As is often the case with such research, some data takes longer to come in and be incorporated into the numbers. As more information became available, it seems that the U.S. inbound tourism numbers did in fact begin to drop precipitously in February, according to the latest data from the U.S. Travel Association's (USTA) Travel Trends Index.

"We kept projecting drops in international visitation, and they kept not materializing," said David Huether, the USTA's senior vice president for research, in a statement. "However, we recently were able to access new data inputs for the TTI to give us an even more comprehensive picture, and sure enough, the international travel segment has been far weaker than what was initially shown."

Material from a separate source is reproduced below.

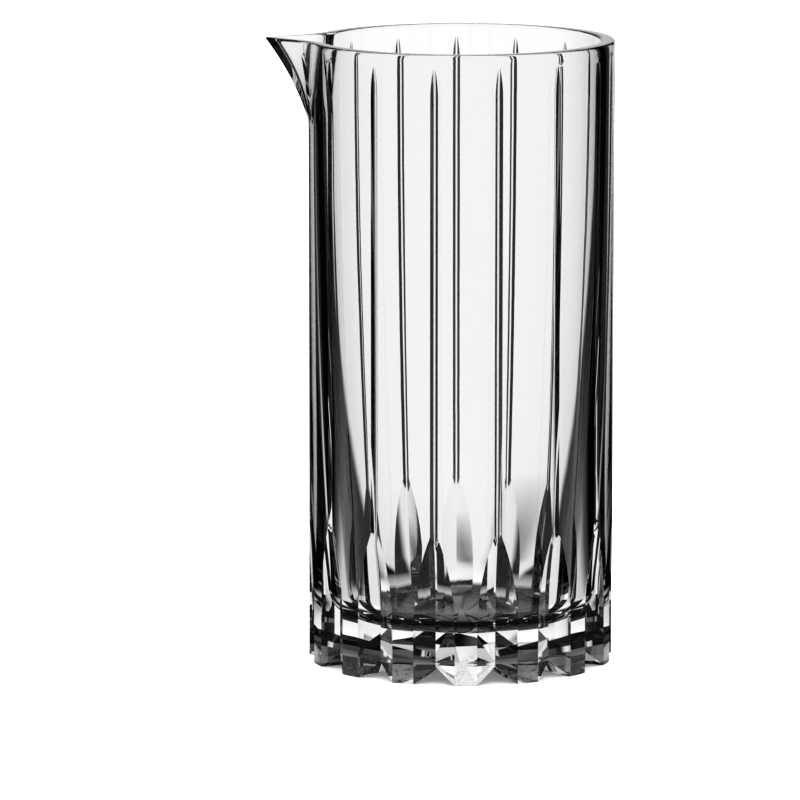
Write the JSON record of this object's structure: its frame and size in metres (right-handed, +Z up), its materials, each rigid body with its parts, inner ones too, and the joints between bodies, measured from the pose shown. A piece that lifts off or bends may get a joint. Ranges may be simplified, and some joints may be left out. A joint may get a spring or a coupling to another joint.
{
  "type": "mixing glass",
  "caption": "Straight-sided crystal bar mixing glass with a pouring spout, narrow vertical flutes, wedge cuts above the foot and a thick star-cut base.",
  "frame": {"origin": "on the glass's axis, at the plane that it stands on", "axes": "+Z up along the glass's axis, -X towards the spout, +Y completes the right-handed frame"},
  "size_m": [0.0982, 0.086, 0.176],
  "materials": {
    "clear_crystal": "polished clear crystal"
  },
  "bodies": {
    "root": {"star_cut_base": "clear_crystal", "fluted_wall": "clear_crystal", "pouring_spout": "clear_crystal"}
  },
  "joints": []
}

The drop in foreigners visiting the United States was steepest in February (6.8 percent) and March (8.2 percent), dipping into an actual decline in visitors rather than a decrease in growth. And while there was an uptick in April and May, USTA economists attribute it to the Easter holidays rather than an indication of a turnaround -- an opinion supported by a return to declines in June and July. 

With one in nine American jobs supported by travel, and inbound international travel the No. 2 overall U.S. export, USTA President and CEO Roger Dow warned that the U.S. economy cannot afford a continuing decline in the travel and tourism business.

"The international travel market is ultra-competitive, and the U.S. is falling behind," Dow said. "Inbound travel to the U.S. already went through one 'lost decade' after 9/11. It took a sustained national policy effort to return to the pre-9/11 level of travel exports, which only happened last year. If we don't want to give back all of that progress, the time to act is now."

Dow added that there are actions the Trump administration can take to help prevent this decline from continuing and growing, beginning with continued support of the Brand USA tourism marketing organization. Others include protecting policies that promote and enable international inbound tourism, such as the Open Skies agreement and Visa Waiver Program, Dow said.